**Stated exercise:** Reproduce exactly the line in which "for node in" occurs and all the lines after it, ending with the last line.

--*--

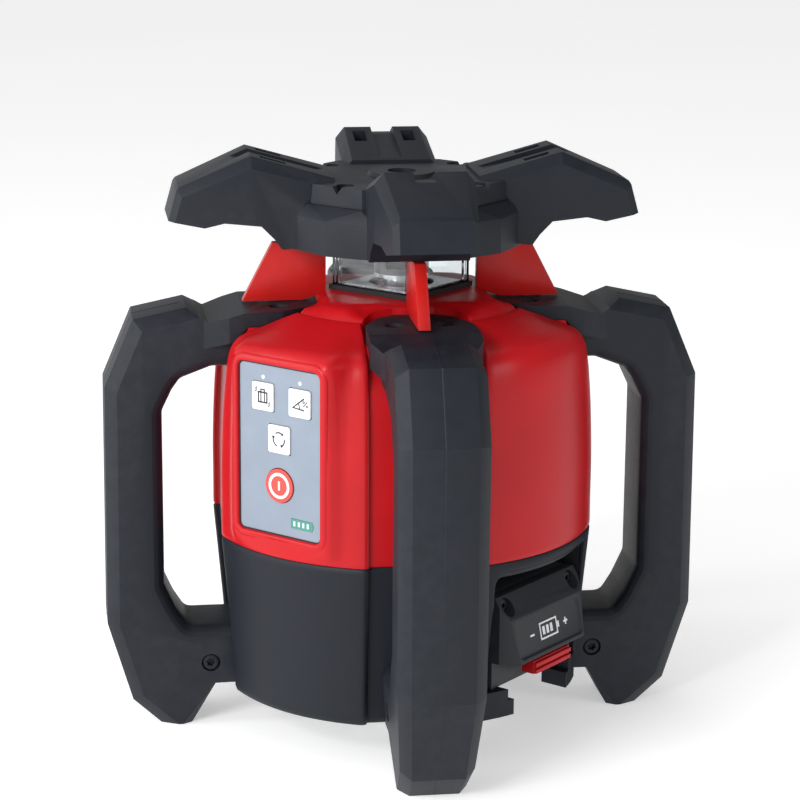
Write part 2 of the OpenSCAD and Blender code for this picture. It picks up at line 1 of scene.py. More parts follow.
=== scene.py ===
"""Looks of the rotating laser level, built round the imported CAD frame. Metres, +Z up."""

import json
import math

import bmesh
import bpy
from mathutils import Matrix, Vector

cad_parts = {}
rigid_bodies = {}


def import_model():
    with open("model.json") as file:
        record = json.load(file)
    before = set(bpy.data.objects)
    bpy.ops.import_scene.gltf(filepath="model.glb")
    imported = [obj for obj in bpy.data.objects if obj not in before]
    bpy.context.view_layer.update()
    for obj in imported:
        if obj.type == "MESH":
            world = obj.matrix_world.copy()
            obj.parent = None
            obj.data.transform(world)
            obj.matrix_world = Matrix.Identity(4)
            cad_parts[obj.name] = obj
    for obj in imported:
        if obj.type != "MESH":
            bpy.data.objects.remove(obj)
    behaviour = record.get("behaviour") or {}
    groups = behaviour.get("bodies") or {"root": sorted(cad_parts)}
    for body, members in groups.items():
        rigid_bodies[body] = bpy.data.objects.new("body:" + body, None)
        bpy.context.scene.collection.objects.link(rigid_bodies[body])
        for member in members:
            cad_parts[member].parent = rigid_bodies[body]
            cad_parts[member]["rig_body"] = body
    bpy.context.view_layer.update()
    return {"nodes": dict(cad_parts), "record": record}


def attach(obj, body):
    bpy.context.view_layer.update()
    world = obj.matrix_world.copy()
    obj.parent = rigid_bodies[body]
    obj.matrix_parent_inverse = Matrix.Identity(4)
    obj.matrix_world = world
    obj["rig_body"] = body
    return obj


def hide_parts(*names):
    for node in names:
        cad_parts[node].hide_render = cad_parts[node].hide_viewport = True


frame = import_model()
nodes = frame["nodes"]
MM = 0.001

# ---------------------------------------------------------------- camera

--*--

**Completed exercise:**
    for node in names:
        cad_parts[node].hide_render = cad_parts[node].hide_viewport = True


frame = import_model()
nodes = frame["nodes"]
MM = 0.001

# ---------------------------------------------------------------- camera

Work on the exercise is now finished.